* **Data extract**
────────

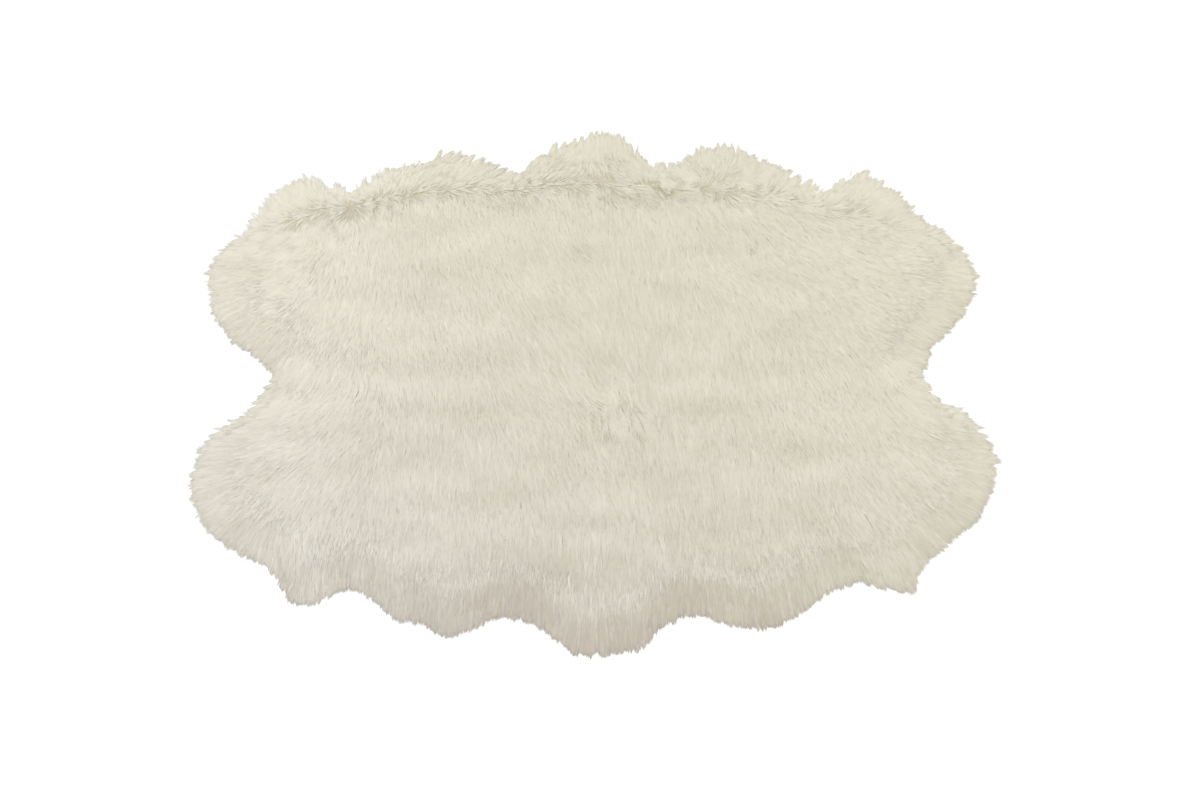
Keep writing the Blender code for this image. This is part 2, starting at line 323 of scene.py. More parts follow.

────────

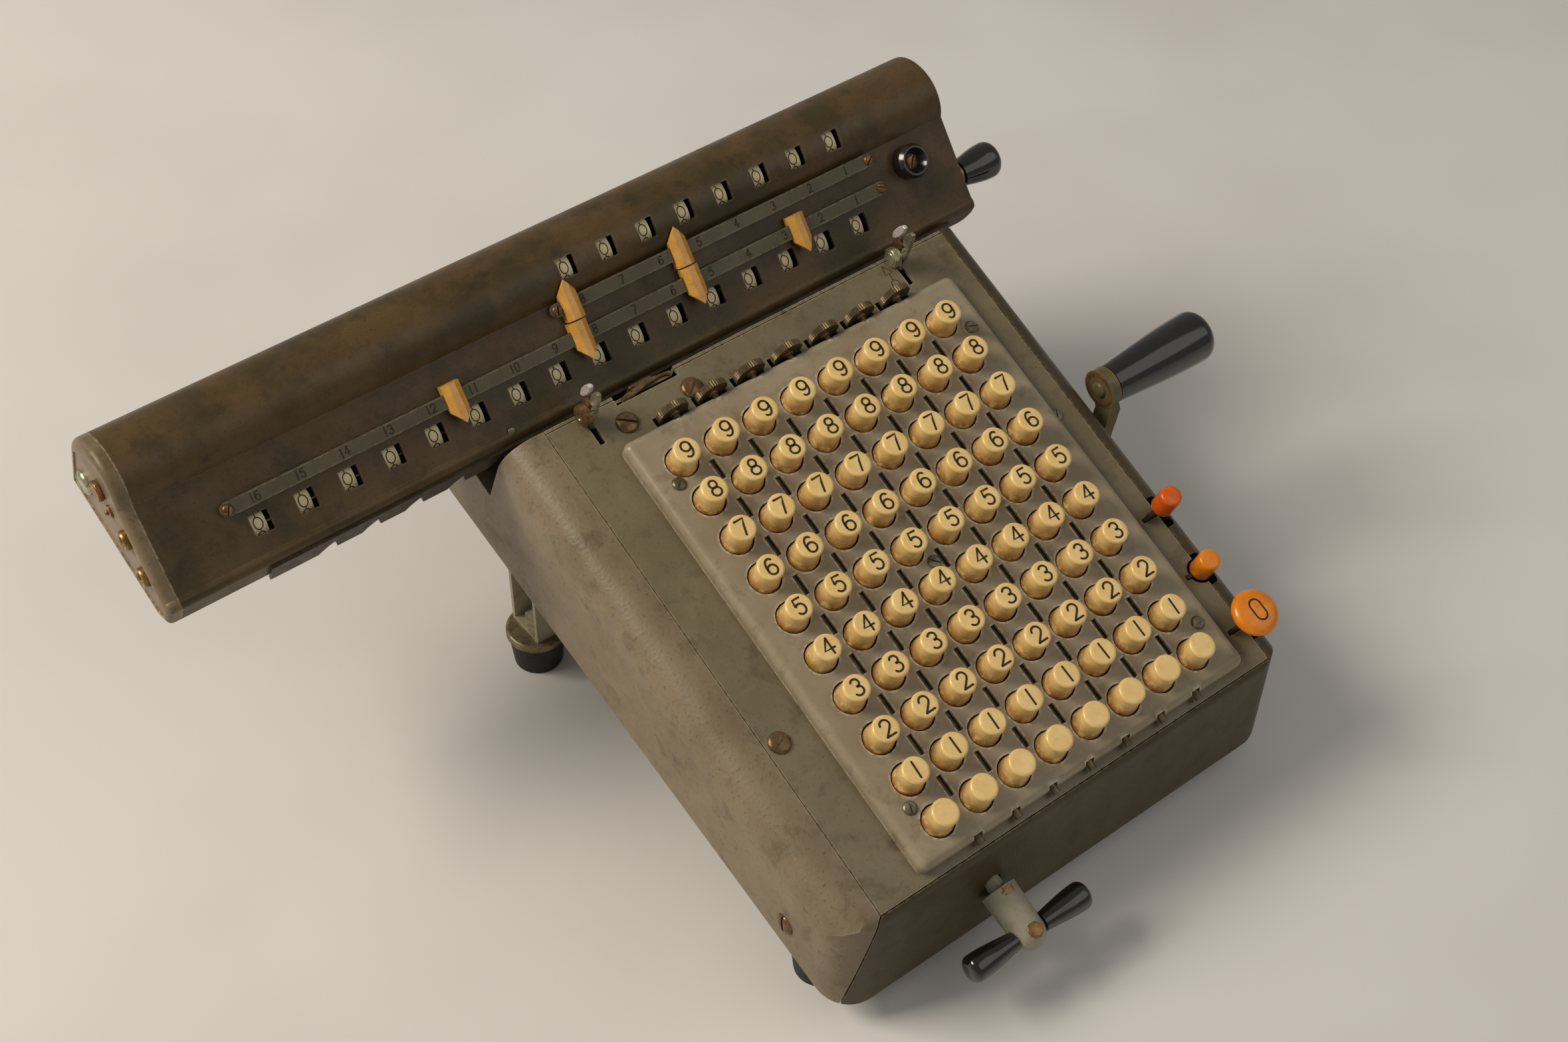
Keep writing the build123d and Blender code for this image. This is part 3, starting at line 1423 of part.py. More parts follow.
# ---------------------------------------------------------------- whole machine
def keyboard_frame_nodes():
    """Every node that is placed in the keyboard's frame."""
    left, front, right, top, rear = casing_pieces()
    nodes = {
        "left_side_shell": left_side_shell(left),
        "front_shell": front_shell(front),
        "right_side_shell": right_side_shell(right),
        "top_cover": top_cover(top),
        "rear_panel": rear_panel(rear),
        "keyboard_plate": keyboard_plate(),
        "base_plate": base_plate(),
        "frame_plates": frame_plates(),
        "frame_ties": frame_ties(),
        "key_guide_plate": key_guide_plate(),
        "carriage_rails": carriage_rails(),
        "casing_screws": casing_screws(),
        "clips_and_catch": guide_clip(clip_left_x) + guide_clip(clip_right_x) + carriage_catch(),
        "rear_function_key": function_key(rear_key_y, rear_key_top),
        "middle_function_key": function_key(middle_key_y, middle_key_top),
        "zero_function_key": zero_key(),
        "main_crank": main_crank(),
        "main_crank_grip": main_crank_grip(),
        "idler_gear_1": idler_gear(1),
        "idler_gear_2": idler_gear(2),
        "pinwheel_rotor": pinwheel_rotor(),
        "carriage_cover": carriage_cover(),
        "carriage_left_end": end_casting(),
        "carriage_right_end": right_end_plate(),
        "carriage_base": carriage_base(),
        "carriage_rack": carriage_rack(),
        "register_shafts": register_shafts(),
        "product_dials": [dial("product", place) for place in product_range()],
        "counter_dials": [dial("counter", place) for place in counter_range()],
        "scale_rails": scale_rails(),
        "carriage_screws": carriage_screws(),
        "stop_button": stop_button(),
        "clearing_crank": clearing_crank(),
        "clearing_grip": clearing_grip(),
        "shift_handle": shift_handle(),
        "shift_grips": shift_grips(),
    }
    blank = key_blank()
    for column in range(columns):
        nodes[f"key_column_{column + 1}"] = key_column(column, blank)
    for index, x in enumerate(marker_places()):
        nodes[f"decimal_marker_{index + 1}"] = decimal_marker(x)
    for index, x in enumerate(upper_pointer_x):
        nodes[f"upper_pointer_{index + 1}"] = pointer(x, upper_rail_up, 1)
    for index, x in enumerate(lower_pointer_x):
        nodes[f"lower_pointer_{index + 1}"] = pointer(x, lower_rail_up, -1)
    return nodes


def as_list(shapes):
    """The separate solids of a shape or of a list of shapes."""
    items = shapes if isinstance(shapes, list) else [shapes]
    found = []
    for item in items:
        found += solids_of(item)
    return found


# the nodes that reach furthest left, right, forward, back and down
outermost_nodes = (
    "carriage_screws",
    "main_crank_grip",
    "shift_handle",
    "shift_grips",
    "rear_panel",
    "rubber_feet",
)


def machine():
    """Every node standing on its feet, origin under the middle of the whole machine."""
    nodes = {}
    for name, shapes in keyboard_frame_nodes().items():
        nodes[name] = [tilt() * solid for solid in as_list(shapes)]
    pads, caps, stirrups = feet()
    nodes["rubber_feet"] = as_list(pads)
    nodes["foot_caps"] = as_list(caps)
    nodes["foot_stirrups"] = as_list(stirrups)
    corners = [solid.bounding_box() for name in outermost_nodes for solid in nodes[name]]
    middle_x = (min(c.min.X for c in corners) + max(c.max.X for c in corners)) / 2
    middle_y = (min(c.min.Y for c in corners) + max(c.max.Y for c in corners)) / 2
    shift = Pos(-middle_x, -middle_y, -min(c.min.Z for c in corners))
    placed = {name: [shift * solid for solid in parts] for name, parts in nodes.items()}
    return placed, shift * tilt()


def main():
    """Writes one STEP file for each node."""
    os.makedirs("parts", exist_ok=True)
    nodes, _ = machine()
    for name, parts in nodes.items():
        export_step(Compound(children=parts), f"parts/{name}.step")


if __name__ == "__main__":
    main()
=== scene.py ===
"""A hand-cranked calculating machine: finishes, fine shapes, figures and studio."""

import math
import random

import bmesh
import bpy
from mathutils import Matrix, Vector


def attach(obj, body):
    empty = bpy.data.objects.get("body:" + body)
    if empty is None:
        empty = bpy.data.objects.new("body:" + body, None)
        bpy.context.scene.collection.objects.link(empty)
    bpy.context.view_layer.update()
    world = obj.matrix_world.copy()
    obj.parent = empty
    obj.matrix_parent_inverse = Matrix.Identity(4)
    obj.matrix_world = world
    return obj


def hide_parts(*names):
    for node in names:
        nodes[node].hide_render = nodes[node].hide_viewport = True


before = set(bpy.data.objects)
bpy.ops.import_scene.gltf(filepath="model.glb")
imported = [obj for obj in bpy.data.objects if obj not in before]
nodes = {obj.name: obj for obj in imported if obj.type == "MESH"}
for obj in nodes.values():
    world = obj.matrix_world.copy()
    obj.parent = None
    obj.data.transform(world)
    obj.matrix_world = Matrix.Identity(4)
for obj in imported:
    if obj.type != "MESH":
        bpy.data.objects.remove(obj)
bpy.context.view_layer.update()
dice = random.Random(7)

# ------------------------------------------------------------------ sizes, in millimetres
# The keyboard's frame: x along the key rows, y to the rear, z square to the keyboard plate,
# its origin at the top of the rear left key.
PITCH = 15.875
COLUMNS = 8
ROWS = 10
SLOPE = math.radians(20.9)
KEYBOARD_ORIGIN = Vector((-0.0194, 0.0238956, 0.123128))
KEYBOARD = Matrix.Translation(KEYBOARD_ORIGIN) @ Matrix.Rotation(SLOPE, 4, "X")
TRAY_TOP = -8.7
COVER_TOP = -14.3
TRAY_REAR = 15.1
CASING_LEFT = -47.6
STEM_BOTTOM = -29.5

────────

* **Directions for this task**
Your output shall consist solely of the lines from the line with "obj.matrix_world = world" to the line with "obj.data.transform(world)", reproduced exactly, both ends included.

* **Exercise result**
    obj.matrix_world = world
    return obj


def hide_parts(*names):
    for node in names:
        nodes[node].hide_render = nodes[node].hide_viewport = True


before = set(bpy.data.objects)
bpy.ops.import_scene.gltf(filepath="model.glb")
imported = [obj for obj in bpy.data.objects if obj not in before]
nodes = {obj.name: obj for obj in imported if obj.type == "MESH"}
for obj in nodes.values():
    world = obj.matrix_world.copy()
    obj.parent = None
    obj.data.transform(world)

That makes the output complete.